共感というのは、自分の心に共鳴するもの、自分の心に理解できるものを、相手の行動に見つけて、相手に対して親しみ、友情、慈しみの感覚を覚えるものです。余談ですが人間以外の動物にも共感能力はあり、この能力が人間を含む動物達の集団生活を可能にする一因とされています(ローレンツ「ソロモンの指輪」)。閑話休題。

Angel Beats!の登場人物達の行動は、第10話とか普通に典型ですが、こういう共感が不可能なイレギュラーの行動で作られている。例えば、深い付き合いのある男女の男性の方が女性に「結婚してくれ」と申し込むなら、それは外部から共感可能ですが、Angel Beats!第10話のように、深い付き合いのない男女の男性の方が唐突に女性に「結婚してくれ」と申し込んでも、それは外部から共感不可能な、イレギュラーな行動、意味の分からない、シュールなギャグとしてしか捉えられない。Angel Beats!って、各キャラクターの行動がひたすらこういうシュールギャグばっかりなんですよね…。

荒川アンダーザブリッジみたいに、シュールギャグをギャグネタとして提示しているギャグアニメなら、それらシュールギャグは作品全体としてまとまりある面白さを生みますが、Angel Beats!の場合は、シュールギャグの行動を使って、製作側は視聴者にシリアスなドラマを強いる物語を組み立てていますね。結果、製作側の解釈(ここで感動しろというサイン)と視聴者の解釈(どう見ても共感不可能なシーンで感動を迫られる意味不明さ)が大幅に食い違って、ちぐはぐ感と笑いの感覚ばかりが強まっていますね…。

Angel Beats!、なんでこんな作りになっているのかさっぱり分からないですが、最初からキャラクターの共感不可能性を全面に押し出しているという特徴は、逆に、キャラクターへ共感(内面を思慮した思いいれ)を行わない視聴者、キャラクターをあくまで完全に外見でのみ判断して消費する視聴者には受けが良いのかも知れないと考えられるのかなとも思います。

共感というのは、自分の心の動きと相手(人間以外の相手、例えばネコとかの動物や、フィクションの登場人物も含む)の心の動きを抽象的に同一視して、相手の気持ちを推し量るアクティヴで複雑な行動(ゲシュタルト抽象化作業を含む高度な心理的アクション)なので、このような心の動きをメンドクサイと感じる人々にはABは心地よい物語として受けるのかなと…。

ただ、こういった外見のみを消費する視聴者、キャラクターの内面を慮らない視聴者は、今までのKEY支持層とは結構違う層のように思うんですよね…。

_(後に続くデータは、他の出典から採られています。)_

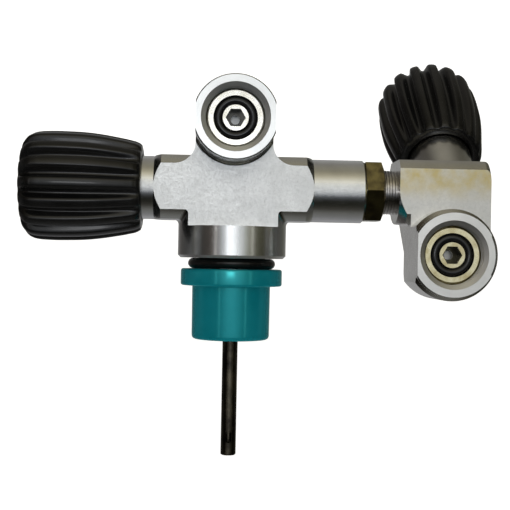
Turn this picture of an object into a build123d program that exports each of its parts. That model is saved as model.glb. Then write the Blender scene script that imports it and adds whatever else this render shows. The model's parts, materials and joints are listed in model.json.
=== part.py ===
"""Modular scuba cylinder valve: a main valve on a neck thread, and a second valve on its right arm.

Millimetres, +Z up. The origin is the centre of the collar's underside, which seats on the cylinder
neck, on the axis of the neck thread. The arm runs along X and both outlets face -Y.
"""
import os
from math import cos, radians, sin, sqrt

from build123d import *

# ---- driving dimensions -------------------------------------------------------------------------
# radial gap between a hole and what sits or turns in it, and how far past a face a cut starts
fit_gap = 0.05
overrun = 1.0

# arm and forged block of the main valve
arm_height = 25.0
arm_radius = 11.4
arm_left, arm_right = -34.0, 47.2
arm_chamfer = 0.6
block_left, block_right = -28.3, 28.5
block_corner_radius = 14.0
flat_offset = 11.4
column_radius = 19.5
ledge_height = 11.3
collar_chamfer = 1.0
corner_fillet = 1.8
socket_relief = 0.4

# outlet boss above the arm
boss_height = 48.2
outlet_face = 25.0
boss_radius = 14.7
boss_flat = 13.7
boss_depth = 37.0
boss_bevel = 0.8
face_bevel = 0.4
boss_fillet = 1.2
web_radius = 7.5
dimple_radius, dimple_depth = 3.2, 2.0
main_feed_radius, main_feed_offset = 1.8, 4.0

# neck thread M25x2, its seal and the way up through it
neck_radius, neck_root, neck_pitch = 12.5, 11.35, 2.0
neck_bottom = -26.5
neck_groove_depth, neck_groove_radius = 3.7, 12.05
neck_thread_lead = 1.3
neck_seal_section, neck_seal_radius, neck_seal_height = 3.7, 13.93, -1.88
neck_bore = 2.5
dip_socket_top = -20.0

# dip tube
dip_radius, dip_inner_radius, dip_bottom = 2.75, 1.75, -71.0
dip_edge = 0.3
dip_slot_height, dip_slot_length, dip_slot_width = 6.5, 4.4, 2.0

# thread cap
cap_top, cap_flange_bottom, cap_bottom = -3.8, -9.9, -29.2
cap_flange_radius, cap_radius, cap_inner_radius = 18.3, 14.1, 12.85
cap_floor = 1.9
cap_hole_radius = 3.15
cap_edge, cap_flange_edge = 1.2, 0.5

# outlet port G5/8 with its insert, as depths from the outlet face
port_mouth_radius, port_major, port_crest = 11.9, 11.45, 10.3
port_mouth_depth, port_pitch, port_depth = 0.85, 1.814, 13.5
insert_depth, insert_rear = 3.6, 12.6
insert_radius, insert_edge = 10.2, 0.8
insert_hex, insert_hex_depth = 6.0, 6.5
insert_bore_radius, insert_bore_depth = 1.6, 10.0
face_groove_inner, face_groove_outer, face_groove_depth = 4.45, 7.65, 2.9
face_seal_section, face_seal_radius, face_seal_depth = 3.1, 6.05, 1.25
rear_seal_section, rear_groove_width, rear_land = 1.6, 2.0, 0.6

# extension tube M16 and its lock nut
tube_radius, tube_root, tube_pitch = 8.0, 7.35, 1.0
tube_nose_radius = 6.5
tube_left, tube_right = 30.6, 66.0
tube_nose_length = 4.0
tube_bore = 2.5
tube_thread_lead = 0.5
tube_groove_land, tube_groove_width = 0.9, 1.9
nut_left, nut_right = 47.35, 54.3
nut_flats, nut_face_radius, nut_chamfer = 21.0, 9.0, 1.3

# second valve
second_x = 78.7
second_left = 59.0
second_corner = 2.0
second_crease = 1.2
second_boss_height = 2.5
second_boss_radius, second_ring_radius, second_ring_depth = 16.0, 14.95, 3.0
second_boss_x = 75.7
second_boss_flat = 12.7
second_boss_depth = 26.0
second_boss_bevel = 1.5
second_ring_step = 1.0
tilt = 48.5
bonnet_boss_radius, bonnet_boss_edge = 11.7, 0.5
spot_face_offset, spot_face_radius, spot_face_depth = 12.8, 17.5, 4.0
second_inlet_radius, second_inlet_offset = 1.2, 6.4
second_feed_radius, second_feed_offset = 1.5, 4.1

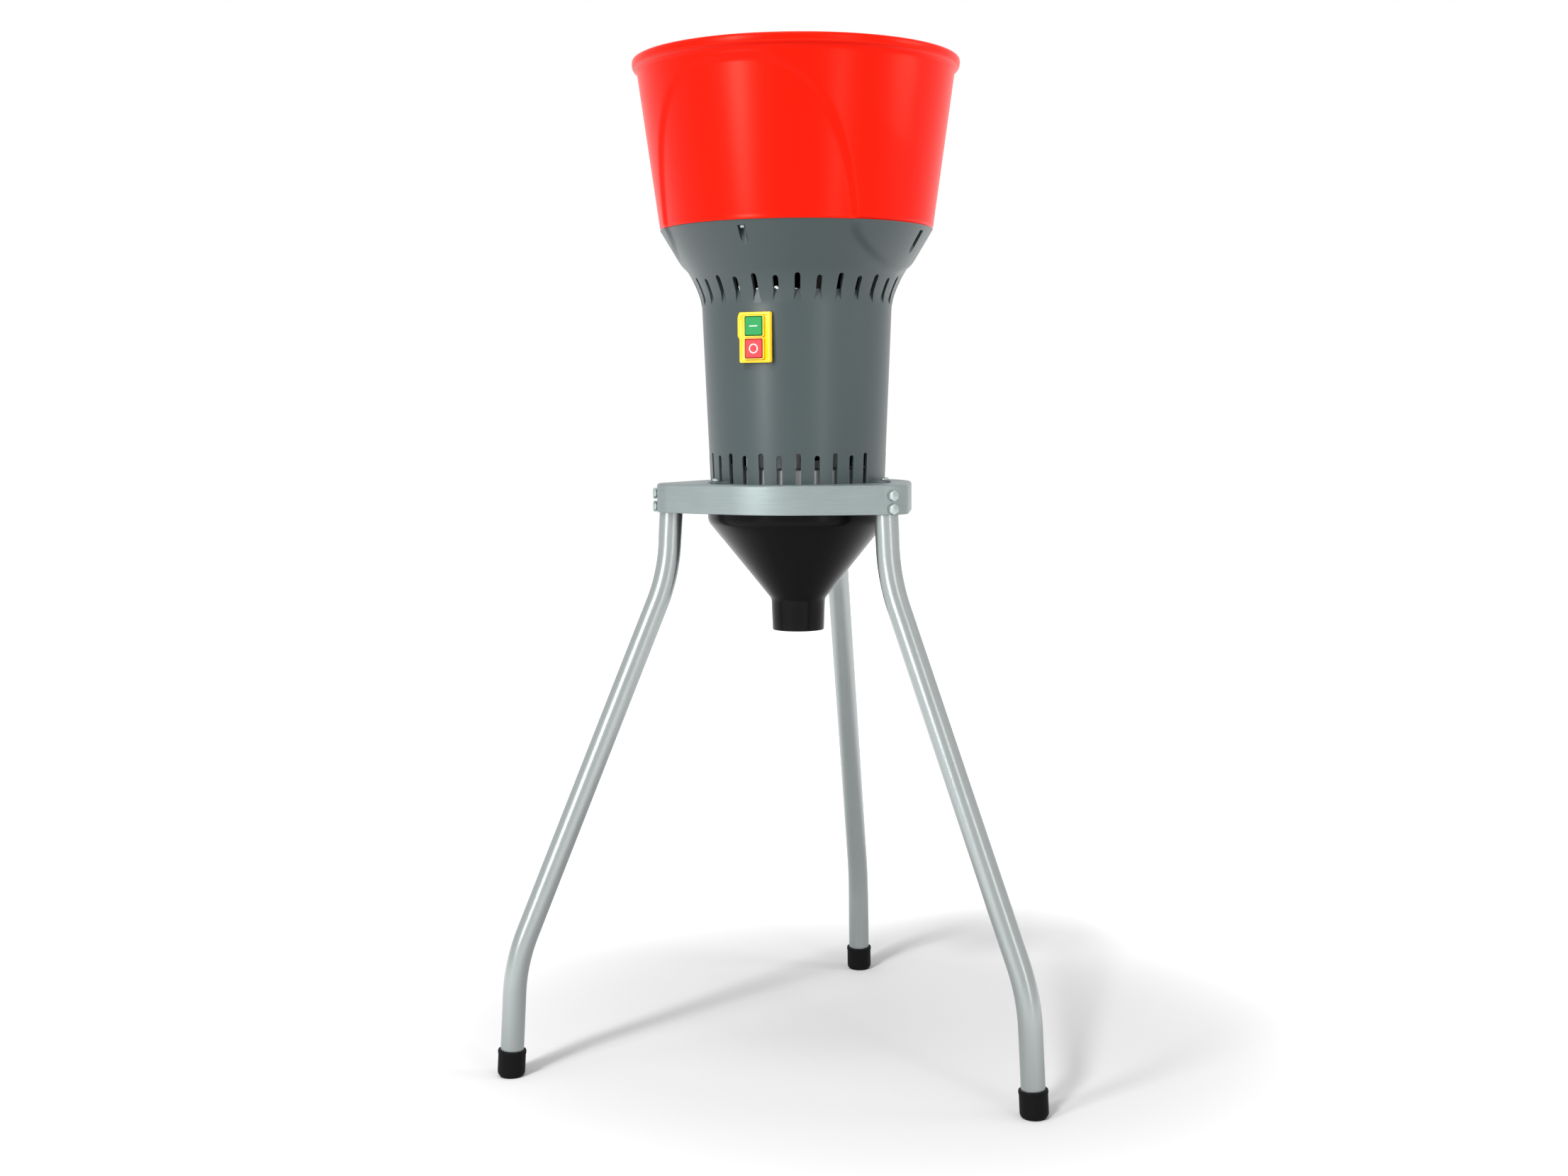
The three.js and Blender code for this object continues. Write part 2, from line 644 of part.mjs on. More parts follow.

今までのKEY作品はキャラクターの内面を思慮した思いいれ、共感性というのを極めて重視していましたから。近年のKEYは今までのファン層とは違う層へ向けた作品に向かう、全く新しい方向性に向かおうとしているのかも知れないと感じますね…。AIR好きとして、とても寂しいことですが、僕が止められるものではないので、仕方がないことと諦めるしかないですね…。